The reality is, the industry isn’t anywhere close to solving this. Payment infrastructure moves at a glacial pace, and we’re still in the “figuring out what this even looks like” phase. I’d be shocked if we have real solutions in less than five years.
In your experience building at both PayPal and JPMorgan, what are the biggest misconceptions companies have about what it takes to scale payment infrastructure? What looks simple from the outside but is much harder in practice?
The biggest misconception is that it’s just a throughput problem. Like everyone thinks, “we’re growing fast, we need to handle more transactions, let’s add servers and optimize our code. But it’s maybe 20% of the actual problem.
Things are way more complex in reality. Data consistency, for one. Everyone wants to use eventual consistency because they read about it in some tech blog. But in payments, you absolutely cannot have eventual consistency on account balances.
At PayPal, we needed real-time consistency for anything that touches money. Which means actual database transactions, distributed locks, all that heavy coordination stuff that doesn’t scale as nicely as people want. You can’t just throw more servers at it past a certain point. We hit this wall around 150k transactions per second, where adding more capacity actually slowed things down due to lock contention. Took us weeks to figure out what was going on.
Oh, and the latency, in payments, tail latency is what kills you. If 99% of your authorizations are fast but 1% take more than five seconds, you’re losing tons of sales. People don’t wait. They bounce. We spent half a year – I’m talking like six months of engineering time – just trying to cut 50 milliseconds off our p99 latency. Sounds ridiculous, right? But it translated into about $15 million in additional annual revenue because fewer people abandoned checkout.
JPMorgan had different but same fundamental issues. But even there, people underestimated the operational complexity. Payment systems aren’t these clean stateless APIs. We’re holding fraud scores in memory, tracking transaction IDs we’ve seen, managing circuit breakers, and rate limits. When a server crashes, you can’t just boot a fresh one. What happens to the payments that were in flight? We built an entire failover system just to handle restarts without dropping transactions.
Looking ahead, we’re seeing AI agents that can write code, analyze data, and make decisions, but payments remain a largely human-mediated process. What trends in distributed systems or payment infrastructure do you think will define the next decade as autonomous agents become more prevalent?
I see the AI agents are getting smarter by the day and doing real work, like writing code or crunching data, on their own. While payments are still stuck, a human has to click “approve” every time. From what I’ve seen building these massive systems at PayPal and JPMorgan, the next ten years are going to completely turn things around, but slowly, because we are dealing with money.
The big shift I am hoping for is agentic commerce” – these autonomous agents actually handle transactions end-to-end without you babysitting them.PayPal has already jumped in with its own merchant integrations.
On the distributed systems side, the trend that will matter most is programmable payments and delegated authority baked into the infrastructure.
You’ve progressed from developer to staff engineer at some of the most demanding engineering organizations in the world.
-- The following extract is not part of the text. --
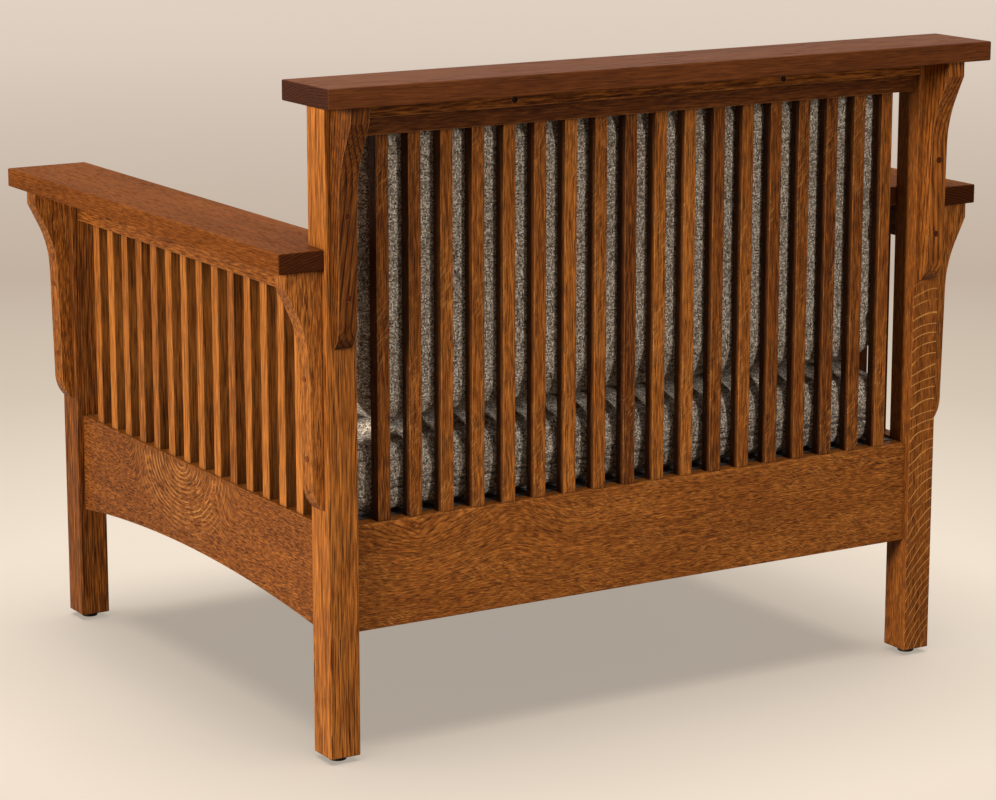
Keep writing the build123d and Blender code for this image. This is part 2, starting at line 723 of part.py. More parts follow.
# Back cushion: its flat side leans on the back's top rail and its crown faces the sitter. Its lower edge
# sinks a little below the seat cushion's crown, where the seat falls away to its back edge.
back_cushion_bottom = seat_cushion_base + seat_cushion_edge_height + seat_cushion_crown - back_cushion_sink
back_cushion_top = cap_bottom - back_cushion_top_gap
back_cushion_middle = (back_cushion_top + back_cushion_bottom) / 2
with BuildPart() as back_cushion:
    crowned_loft(Plane(origin=(0, inner_back - cushion_gap, back_cushion_middle),
                       x_dir=(1, 0, 0), z_dir=(0, -1, 0)),
                 clear_half - back_cushion_side_gap, (back_cushion_top - back_cushion_bottom) / 2,
                 back_cushion_edge_thickness, back_cushion_crown, back_cushion_corner, back_cushion_draw)
keep(back_cushion, "back_cushion")
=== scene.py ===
import math
import bpy
import bmesh
import numpy as np
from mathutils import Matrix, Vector, noise
from mathutils.bvhtree import BVHTree


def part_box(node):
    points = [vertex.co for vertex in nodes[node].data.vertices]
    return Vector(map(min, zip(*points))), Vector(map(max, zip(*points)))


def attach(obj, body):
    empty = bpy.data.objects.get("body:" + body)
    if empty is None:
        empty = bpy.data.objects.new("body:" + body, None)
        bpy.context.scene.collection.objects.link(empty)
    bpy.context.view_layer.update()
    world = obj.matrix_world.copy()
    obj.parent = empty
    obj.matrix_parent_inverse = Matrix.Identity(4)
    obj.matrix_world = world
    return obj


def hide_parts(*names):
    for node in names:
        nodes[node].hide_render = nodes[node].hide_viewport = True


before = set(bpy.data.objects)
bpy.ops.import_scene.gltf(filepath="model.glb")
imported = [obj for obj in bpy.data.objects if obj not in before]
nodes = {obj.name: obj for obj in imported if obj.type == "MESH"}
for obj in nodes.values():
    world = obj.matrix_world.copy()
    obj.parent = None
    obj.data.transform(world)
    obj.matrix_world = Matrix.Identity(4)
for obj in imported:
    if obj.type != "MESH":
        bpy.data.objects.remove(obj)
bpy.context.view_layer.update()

# Oak spindle armchair with loose tweed cushions, metres. The sitter faces -Y, so left is +X.

scene = bpy.context.scene


def colour(red, green, blue):
    # a colour as it looks on screen, turned into the linear values that nodes take
    parts = [c / 255 for c in (red, green, blue)]
    return tuple([c / 12.92 if c <= 0.04045 else ((c + 0.055) / 1.055) ** 2.4 for c in parts] + [1.0])


def placed(name, data):
    made = bpy.data.objects.new(name, data)
    scene.collection.objects.link(made)
    return made


# Node wiring helpers; they all add to the tree that was started last

building = {"tree": None}


def startTree(owner, output):
    # an empty tree with its output node
    owner.use_nodes = True
    tree = building["tree"] = owner.node_tree
    tree.nodes.clear()
    return newNode(output).inputs["Surface"]


def newNode(kind):
    return building["tree"].nodes.new("ShaderNode" + kind)


def link(source, target):
    building["tree"].links.new(source, target)


def newMaterial(name):
    material = bpy.data.materials.new(name)
    surface = startTree(material, "OutputMaterial")
    shader = newNode("BsdfPrincipled")
    link(shader.outputs[0], surface)
    return material, shader


def plainLook(shader, tone, pattern, rough, relief, gloss=None):
    # colour, and a roughness and a relief that follow one pattern
    link(tone, shader.inputs["Base Color"])
    link(smooth(pattern, 0.3, 0.7, *rough), shader.inputs["Roughness"])
    if relief:
        link(add("Bump", {"Height": pattern, "Distance": relief}), shader.inputs["Normal"])
    if gloss is not None:
        shader.inputs["Specular IOR Level"].default_value = gloss


def objectSpace():
    return newNode("TexCoord").outputs["Object"]


def alongGrain(point, name, grain):
    # the point from the piece's middle, turned so that the first value runs along the grain
    local = vector("SUBTRACT", point, boxMiddle(name))
    turn = [math.radians(angle) for angle in grainTurn[grain]]
    return local, add("Mapping", {"Vector": local, "Rotation": turn})


def add(kind, inputs, out=0, **settings):
    # a node with its inputs linked or filled in; gives back one of its outputs
    made = newNode(kind)
    for key, value in settings.items():
        setattr(made, key, value)
    for key, value in inputs.items():
        if isinstance(value, bpy.types.NodeSocket):
            link(value, made.inputs[key])
        else:
            made.inputs[key].default_value = value
    return made.outputs[out]


def calc(operation, *values, clamp=False):
    return add("Math", dict(enumerate(values)), operation=operation, use_clamp=clamp)


def plus(first, second):
    return calc("ADD", first, second)


def minus(first, second):
    return calc("SUBTRACT", first, second)


def times(first, *others):
    for other in others:
        first = calc("MULTIPLY", first, other)
    return first


def weighed(value, weight, base):
    return calc("MULTIPLY_ADD", value, weight, base)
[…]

What advice would you give to engineers who want to work on systems where the stakes are this high, where your code moves money and downtime has immediate financial consequences?
Here’s what I wish someone had advised me early on my career:
Get really, really good at understanding failure modes. When I was starting out, I focused on making code work. That’s what they teach you in school, right? Write code that works. But in payment systems, that’s maybe 30% of the job. The other 70% is understanding every possible way your code can fail and what happens when it does. What if the database is slow? What if this API call times out? What if two requests come in at the exact same millisecond? What if the network drops halfway through?
I started reading postmortems obsessively. AWS publishes them when they have outages. Google does too. GitHub, Stripe, everyone. Read those religiously. You start seeing patterns – cascading failures, thundering herds, this thing called split-brain where two parts of your system disagree about who’s in charge. Once you’ve seen it happen to someone else, you start recognizing it in your own code before it bites you.
The other thing is that observability isn’t something you add later. You build it in from day one. You need distributed tracing. You need metrics that actually matter. At PayPal, we tracked authorization success rates alongside technical metrics because sometimes a backend issue doesn’t show up in infrastructure numbers but immediately appears in failed transactions.
Understand the business context, not just the technical requirements. This is huge. I’ve seen so many engineers who can explain every technical detail but have no idea why they’re building what they’re building. Payment systems exist to solve business problems. Enable commerce. Reduce fraud. Stay compliant. When you understand the why, you make better technical decisions.
Never stop learning. Payment infrastructure touches distributed systems, database internals, network protocols, security, cryptography, and financial regulations. You’ll never master all of it. I haven’t. But you can keep expanding your understanding.
Just go in with your eyes open. It’s not glamorous. It’s stressful. You’ll make mistakes – I still do. But if you’re careful, methodical, always learning, and you have that healthy paranoia about failure modes, you can build systems that are actually reliable.